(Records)
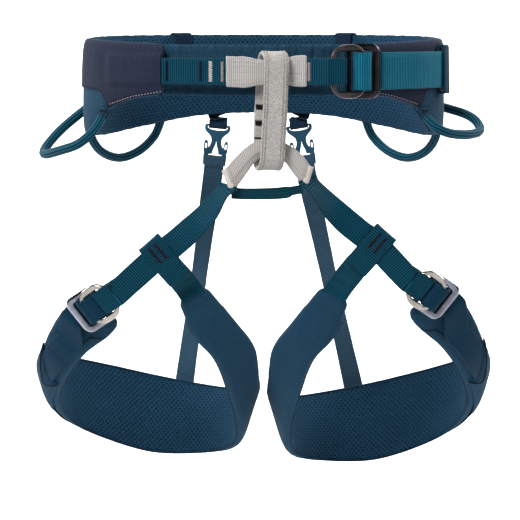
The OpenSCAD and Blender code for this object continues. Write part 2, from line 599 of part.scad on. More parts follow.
// Webbing that is folded round the riser at k and runs down into the inner end of the leg pad
branch_dir = unit([0.65, 0, -0.76]);
module leg_branch(pad, k) {
  n = [0, -1, 0];
  into = leg_webbing_in + leg_webbing_t / 2 + 0.05;
  p0 = pad_point(pad, 0, 0.5, into);
  p1 = pad_point(pad, 1, 0.5, into);
  route = smooth([k + branch_dir * 25 + n * 0.6, k + branch_dir * 17 + n * 1.4,
    k + branch_dir * 11 + n * 2.1, k + n * 2.1, k - branch_dir * 10.5 + n * 2.1,
    k - branch_dir * 13.6, k - branch_dir * 10.5 - n * 2.1, k - n * 2.1,
    k + branch_dir * 11 - n * 2.1, k + branch_dir * 18 - n * 2.4, k + branch_dir * 24 - n * 5,
    p0 * 1.7 - p1 * 0.7, p0, p1], 3);
  inner_end = [for (i = [0, 1]) unit(pad[0][i] - pad[1][i])];
  across = smooth([for (i = [0:13]) i < 11 ? [0.75, 0, 0.66] : inner_end[i > 12 ? 1 : 0]], 3);
  color(teal) strap(route, across, webbing_w, leg_webbing_t);
}
module leg_strap(pad, at) {
  low = leg_strap_in + webbing_t / 2;
  high = leg_tail_in + webbing_t / 2;
  loop = buckle_strap(23.5);
  turn = smooth(concat([pad_point(pad, 37, 0.5, low)], [for (p = loop) at_leg_buckle(at, p[0], p[1])],
    [pad_point(pad, 37, 0.5, high)]), 3);
  square = [for (i = [0:37]) unit(pad[1][i] - pad[0][i])];
  turn_across = smooth(concat([square[37]], [for (p = loop) leg_buckle_w], [square[37]]), 3);
  route = concat([for (i = [30:36]) pad_point(pad, i, 0.5, low)], turn,
    [for (i = [36, 35]) pad_point(pad, i, 0.5, high)]);
  across = concat([for (i = [30:36]) square[i]], turn_across, [square[36], square[35]]);
  color(teal) strap(route, across, webbing_w, webbing_t);
}
module leg_riser_left() { leg_riser(riser_left, leg_buckle_left); }
module leg_riser_right() { mirror([1, 0, 0]) leg_riser(riser_right, leg_buckle_right); }
module leg_branch_left() { leg_branch(pad_left, [-84, -103.5, -133]); }
module leg_branch_right() { mirror([1, 0, 0]) leg_branch(pad_right, [-90, -103.5, -124.8]); }
module leg_strap_left() { leg_strap(pad_left, leg_buckle_left); }
module leg_strap_right() { mirror([1, 0, 0]) leg_strap(pad_right, leg_buckle_right); }
module at_leg(at) { placed(at, leg_buckle_u, leg_buckle_w) children(); }
module leg_buckle_ring_left() { color(steel) at_leg(leg_buckle_left) buckle_ring(webbing_w, 28); }
module leg_buckle_ring_right() {
  color(steel) mirror([1, 0, 0]) at_leg(leg_buckle_right) buckle_ring(webbing_w, 28);
}
module leg_buckle_frame_left() { color(steel) at_leg(leg_buckle_left) buckle_frame(webbing_w, 23.5); }
module leg_buckle_frame_right() {
  color(steel) mirror([1, 0, 0]) at_leg(leg_buckle_right) buckle_frame(webbing_w, 23.5);
}

waist_lining();
waist_foam();
waist_load_webbing();
waist_shell();
waist_edge_binding();
waist_cover_left();
waist_cover_right();
buckle_guard();
tie_in_webbing();
tie_in_sleeve_upper();
belay_loop();
tie_in_sleeve_lower();
tie_in_core_lower();
leg_cross_strap();
waist_strap();
waist_buckle_ring();
waist_buckle_frame();
waist_strap_keeper();
gear_loop_front_left();
gear_loop_front_right();
gear_loop_rear_left();
gear_loop_rear_right();
gear_loop_anchors();
tool_tabs();
rear_tab_left();
rear_tab_right();
rear_clip_male_left();
rear_clip_male_right();
rear_clip_female_left();
rear_clip_female_right();
clip_prong_left_inner();
clip_prong_left_outer();
clip_prong_right_inner();
clip_prong_right_outer();
rear_elastic_left();
rear_elastic_right();
leg_lining_left();
leg_lining_right();
leg_foam_left();
leg_foam_right();
leg_shell_left();
leg_shell_right();
leg_edge_binding_left();
leg_edge_binding_right();
leg_pocket_left();
leg_pocket_right();
leg_load_webbing_left();
leg_load_webbing_right();
leg_riser_left();
leg_riser_right();
leg_branch_left();
leg_branch_right();
leg_strap_left();
leg_strap_right();
leg_buckle_ring_left();
leg_buckle_ring_right();
leg_buckle_frame_left();
leg_buckle_frame_right();
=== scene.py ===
"""Looks of the climbing harness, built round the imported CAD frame. Lengths in this script are in
millimetres, as in part.scad, and become metres when a mesh is made."""
import math

import bpy
import numpy as np
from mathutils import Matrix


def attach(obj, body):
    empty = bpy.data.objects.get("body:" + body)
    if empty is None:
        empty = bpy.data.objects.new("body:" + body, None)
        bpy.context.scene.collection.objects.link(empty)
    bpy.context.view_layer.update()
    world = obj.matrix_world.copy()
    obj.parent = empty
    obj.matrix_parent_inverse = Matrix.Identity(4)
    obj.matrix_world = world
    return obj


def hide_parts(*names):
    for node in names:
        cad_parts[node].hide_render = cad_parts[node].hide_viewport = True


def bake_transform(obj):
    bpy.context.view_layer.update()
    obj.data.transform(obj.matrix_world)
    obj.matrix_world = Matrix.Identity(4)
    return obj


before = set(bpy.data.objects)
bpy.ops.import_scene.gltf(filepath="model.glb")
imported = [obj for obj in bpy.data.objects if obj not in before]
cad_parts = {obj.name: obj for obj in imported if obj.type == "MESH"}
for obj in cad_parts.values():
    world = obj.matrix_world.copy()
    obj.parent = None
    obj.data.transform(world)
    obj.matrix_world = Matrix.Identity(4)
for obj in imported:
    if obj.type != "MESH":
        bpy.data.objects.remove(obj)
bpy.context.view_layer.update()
MM = 0.001
scene = bpy.context.scene
scene.view_settings.view_transform = "Standard"


# ---------- camera ----------
def look_at(obj, eye, target):
    direction = np.array(target) - np.array(eye)
    yaw = math.atan2(-direction[0], direction[1])
    flat = math.hypot(direction[0], direction[1])
    obj.location = eye
    obj.rotation_euler = (math.pi / 2 + math.atan2(direction[2], flat), 0, yaw)


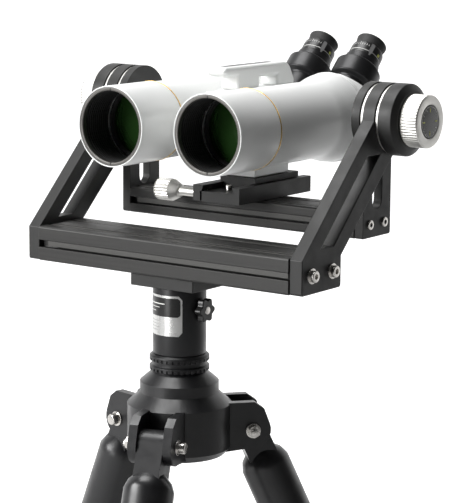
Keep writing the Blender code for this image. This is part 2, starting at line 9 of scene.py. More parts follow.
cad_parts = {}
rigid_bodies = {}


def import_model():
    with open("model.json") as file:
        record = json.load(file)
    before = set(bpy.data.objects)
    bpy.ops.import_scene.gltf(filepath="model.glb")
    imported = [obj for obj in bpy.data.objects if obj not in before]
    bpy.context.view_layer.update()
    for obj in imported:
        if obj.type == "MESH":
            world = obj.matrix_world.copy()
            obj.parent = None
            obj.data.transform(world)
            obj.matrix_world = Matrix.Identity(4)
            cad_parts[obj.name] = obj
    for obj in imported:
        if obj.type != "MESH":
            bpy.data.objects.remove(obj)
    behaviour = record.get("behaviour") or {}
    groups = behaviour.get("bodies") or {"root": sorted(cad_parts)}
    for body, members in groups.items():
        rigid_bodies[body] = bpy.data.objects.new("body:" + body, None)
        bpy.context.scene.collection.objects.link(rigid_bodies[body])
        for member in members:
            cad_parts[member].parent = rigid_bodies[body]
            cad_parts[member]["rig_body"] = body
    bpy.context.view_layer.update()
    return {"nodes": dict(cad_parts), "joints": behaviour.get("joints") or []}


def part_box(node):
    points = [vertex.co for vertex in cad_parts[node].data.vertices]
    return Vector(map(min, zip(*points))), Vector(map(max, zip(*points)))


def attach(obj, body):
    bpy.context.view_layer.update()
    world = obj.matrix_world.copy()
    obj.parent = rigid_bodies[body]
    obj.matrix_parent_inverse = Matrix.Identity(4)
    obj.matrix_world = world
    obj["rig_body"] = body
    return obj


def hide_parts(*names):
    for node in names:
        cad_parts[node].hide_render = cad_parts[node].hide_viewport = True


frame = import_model()

MM = 0.001
JOINTS = {joint["name"]: joint for joint in frame["joints"]}
AXIS = Vector(JOINTS["altitude_tilt"]["pos_m"])            # centre of the altitude axis
EYE_DIR = Vector(JOINTS["focus_turn_right"]["axis"]).normalized()
COLUMN = Vector(JOINTS["azimuth_turn"]["pos_m"])
COLUMN.z = 0.0                                             # foot of the vertical axis
SIDES = (("left", -1), ("right", 1))

SEAT_POINT = Vector((0, 117.48, -19.22))   # on the housings' slanted seat, mm from the altitude axis

# Distances in mm down the eyepiece axis from its base, where the focusing ring turns.
TURRET_TOP_DEPTH = 42.7        # upper face of the turret
COLLAR_DEPTH = 42.4            # lower end of the focusing ring's neck

TUBE_RADIUS = 44.7             # main tube ahead of its flare, mm
FLARE_START = 14.0             # where the flare begins, mm behind the altitude axis
FOOT_RADIUS = 24.0             # round end of a leg's rubber foot, mm
CRADLE_BOLT_SINK = 4.0         # how deep the cradle's bolts sit in the arms, mm
RING_SEGMENTS = 144            # facets round the large tubes
SWEEP_HEADING = 36.0           # the backdrop faces the camera, degrees


# ---- small geometry helpers -------------------------------------------------------------------
def axis_frame(origin, z_axis, x_axis=None):
    """A placing matrix with local Z along z_axis; x_axis only has to lean the right way."""
    z = Vector(z_axis).normalized()
    if x_axis is None:
        x_axis = (1, 0, 0) if abs(z.x) < 0.9 else (0, 1, 0)
    x = Vector(x_axis)
    x = (x - z * z.dot(x)).normalized()
    turn = Matrix((x, z.cross(x), z)).transposed().to_4x4()
    return Matrix.Translation(origin) @ turn


def add_piece(name, mesh, material, body, stands_for=(), sharp=35.0):
    """Link a finished mesh, shade it, and let it ride on its body."""
    obj = bpy.data.objects.new(name, mesh)
    bpy.context.scene.collection.objects.link(obj)
    obj.data.materials.clear()
    obj.data.materials.append(material)
    mesh.shade_smooth()
    mesh.set_sharp_from_angle(angle=math.radians(sharp))
    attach(obj, body)
    if stands_for:
        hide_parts(*stands_for)
    return obj


def mesh_from(shape, name):
    """Turn a finished bmesh into a mesh and free it."""
    mesh = bpy.data.meshes.new(name)
    shape.to_mesh(mesh)
    shape.free()
    return mesh


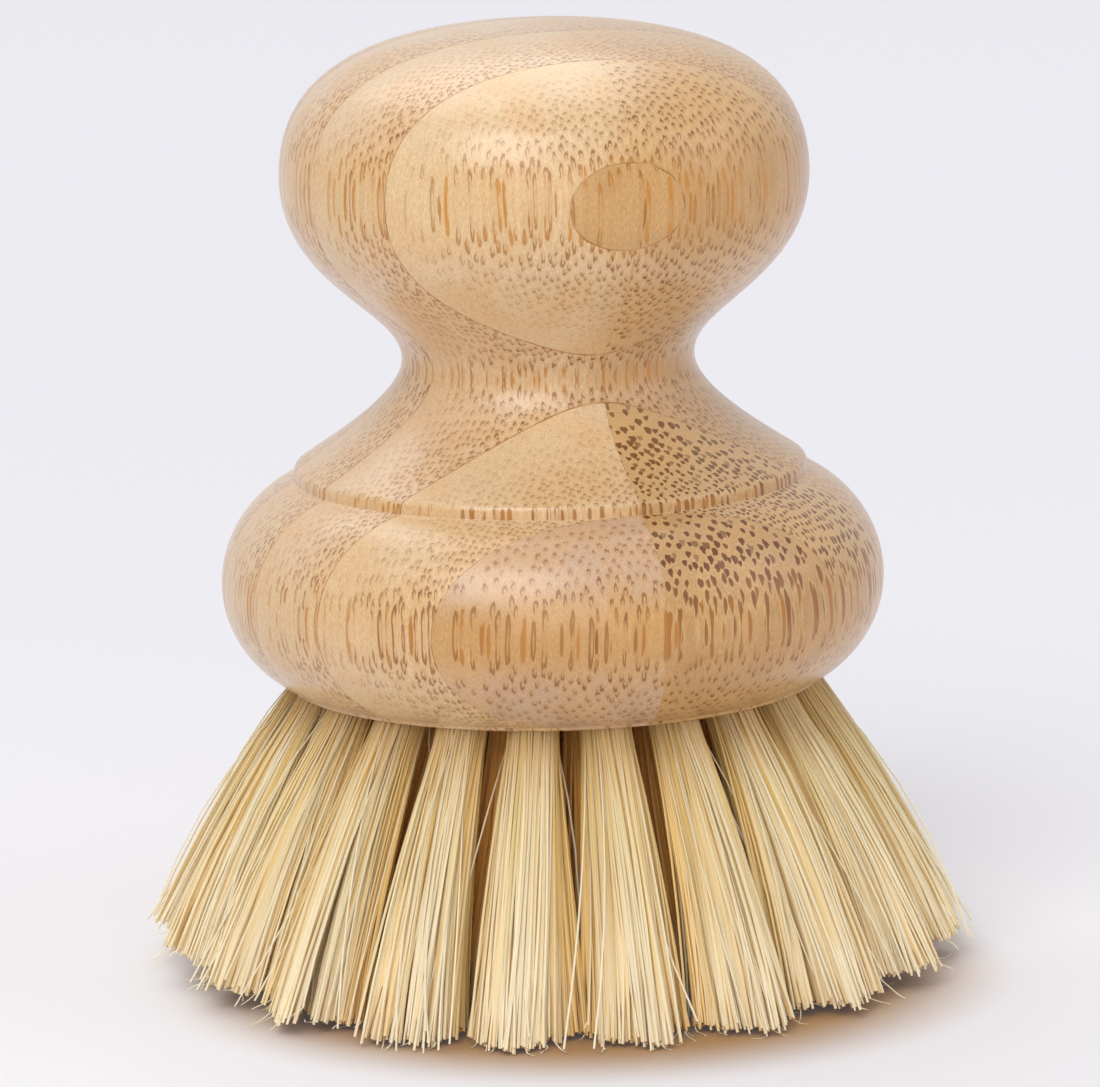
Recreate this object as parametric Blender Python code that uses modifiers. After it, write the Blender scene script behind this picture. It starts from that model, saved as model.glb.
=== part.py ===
"""Bamboo pot brush: a grip and head turned from one glued bamboo blank, with fanned tufts of plant fibre.

+Z is up and -Y is the front, square to the glue lines. The origin is on the brush's axis, on the
surface that the trimmed fibre tips stand on.
"""

import math

import bmesh
import bpy
from mathutils import Matrix, Vector
from mathutils.geometry import interpolate_bezier

mm = 0.001

# Turned body: heights are stacked upwards from the surface that the brush stands on
fibre_height = 25.8 * mm
lower_side_height = 9.1 * mm
upper_side_height = 9.5 * mm
step_height = 1.1 * mm
flare_height = 9.8 * mm
throat_height = 16.6 * mm
crown_height = 13.5 * mm

# Radii of the turned body: the head stands out beyond the knob and its own flat underside
step_radius = 23.5 * mm
step_lip = 0.35 * mm
step_face = 0.5 * mm
neck_radius = 13.2 * mm
knob_radius = 23.85 * mm
head_overhang = 6.15 * mm
underside_inset = 5.6 * mm

# Handles of each curved stretch of the outline, as shares of its own radial and upright spans
crown_shares = ((0.62, 0.0), (0.0, 0.74))
throat_shares = ((0.0, 0.577), (0.0, 0.293))
flare_shares = ((0.0, 0.348), (0.37, 0.25))
lip_shares = ((0.7, 0.25), (0.0, 0.5))
upper_side_shares = ((0.6, 0.161), (0.0, 0.442))
lower_side_shares = ((0.0, 0.422), (0.61, 0.191))

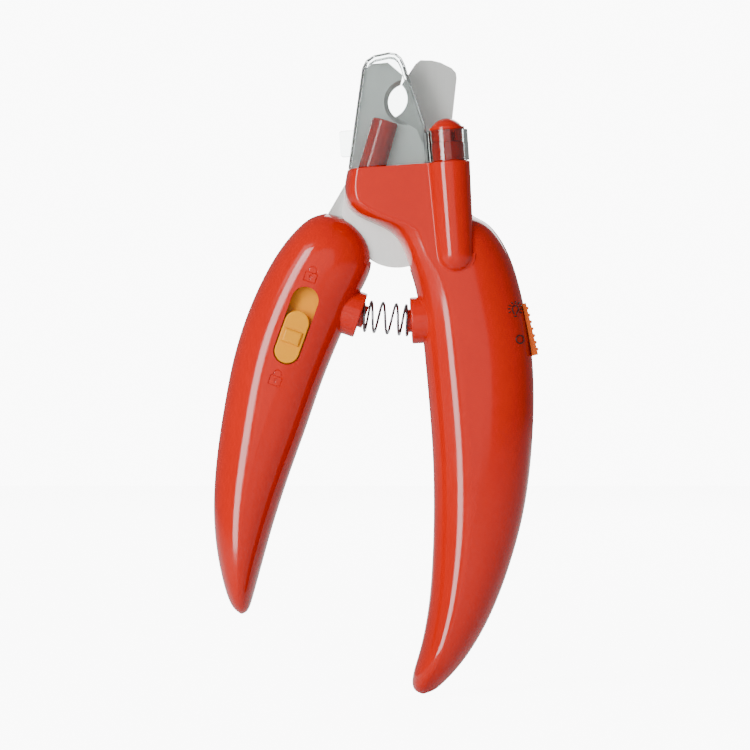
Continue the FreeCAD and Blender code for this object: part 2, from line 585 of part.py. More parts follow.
def right_shells():
    outer_front = handle_half(RIGHT, 1)
    outer_back = handle_half(RIGHT, -1)
    inner_front = handle_half(RIGHT, 1, WALL)
    inner_back = handle_half(RIGHT, -1, WALL)
    every_screw = shell_screw_cuts(RIGHT_SHELL_SCREWS)
    seat_bore = seat_bar("right", SEAT_RADIUS + SEAT_FIT, -6, SEAT_DEPTH["right"] + 0.1)

    blade_bosses = screw_bosses(FIXED_BLADE_SCREWS, FIXED_BLADE_FRONT, 19.0, outer_front)
    shell_bosses = screw_bosses(RIGHT_SHELL_SCREWS, PARTING_Z, 19.0, outer_front)
    post = along_v(POST_RADIUS, POST_RADIUS, SEAM_V - 0.5, POST_TOP_V)
    front = joined([outer_front, hinge_barrel()]).cut(inner_front)
    front = joined([front, post] + blade_bosses + shell_bosses)
    blade_room = prism([(-20, -12.8), (3.6, -12.8), (9.3, -18.0), (9.7, -34.0), (18.8, -34.0), (18.8, -8.8),
                        (13.0, 2.5), (13.0, 20), (-20, 20)], PARTING_Z - 1, FIXED_BLADE_FRONT + 0.05)
    pilot = [disc(SCREW_RADIUS + SCREW_CLEARANCE, 8, 16.4, centre) for centre in FIXED_BLADE_SCREWS]
    cap_bore = along_v(CAP_PIN_RADIUS + 0.03, CAP_PIN_RADIUS + 0.03, POST_TOP_V - CAP_PIN_DEPTH - 0.3,
                       POST_TOP_V + 1)
    tube_hole = tube_bar(TUBE_RADIUS + 0.05, -1, TUBE_LENGTH)
    nut_room = disc(NUT_ROOM_RADIUS, PARTING_Z - 1, FIXED_BLADE_FRONT + NUT_HEIGHT + 0.2)
    front = minus(front, [blade_room, cap_bore, tube_hole, nut_room, seat_bore, switch_slot()] + every_screw
                  + pilot)

    battery_boss = disc(DOOR_RADIUS + 1.7, 0.0, 8.0, BATTERY_UV)
    pivot_boss = disc(PIVOT_BOSS_RADIUS, 0.0, WALL + 0.5)
    sunk_bosses = screw_bosses(RIGHT_SHELL_SCREWS, 0, PARTING_Z, outer_back)
    back = joined([outer_back.cut(inner_back), battery_boss, pivot_boss] + sunk_bosses)
    sweep = prism([(-30, -14.0), (2.0, -14.0), (9.0, -9.3), (14.4, 0.5), (16.0, 20), (-30, 20)],
                  MOVING_BLADE_BACK - 0.3, PARTING_Z + 1)
    sweep_round = disc(HUB_RADIUS + 0.4, MOVING_BLADE_BACK - 0.3, PARTING_Z + 1)
    tang_room = disc(SCREW_HEAD_RADIUS + 0.3, 6, PARTING_Z + 1, FIXED_BLADE_SCREWS[0])
    washer_room = disc(6.0, 4.0, PARTING_Z)
    door_bore = disc(DOOR_RADIUS + 0.1, -1, 2.3, BATTERY_UV)
    cell_bore = disc(CELL_RADIUS + 0.3, -1, 9.0, BATTERY_UV)
    back = minus(back, [sweep, sweep_round, tang_room, washer_room, door_bore, cell_bore, seat_bore,
                        switch_slot()] + every_screw)
    return front, back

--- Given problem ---
Transcribe precisely the lines between the one that contains "zip(*points))), Vector(map(max, zip(*points)))" and the one that contains "frame = import_model()", counting those two lines as part of the range.

--- Expected answer ---
    return Vector(map(min, zip(*points))), Vector(map(max, zip(*points)))


def attach(obj, body):
    bpy.context.view_layer.update()
    world = obj.matrix_world.copy()
    obj.parent = rigid_bodies[body]
    obj.matrix_parent_inverse = Matrix.Identity(4)
    obj.matrix_world = world
    obj["rig_body"] = body
    return obj


def hide_parts(*names):
    for node in names:
        cad_parts[node].hide_render = cad_parts[node].hide_viewport = True


frame = import_model()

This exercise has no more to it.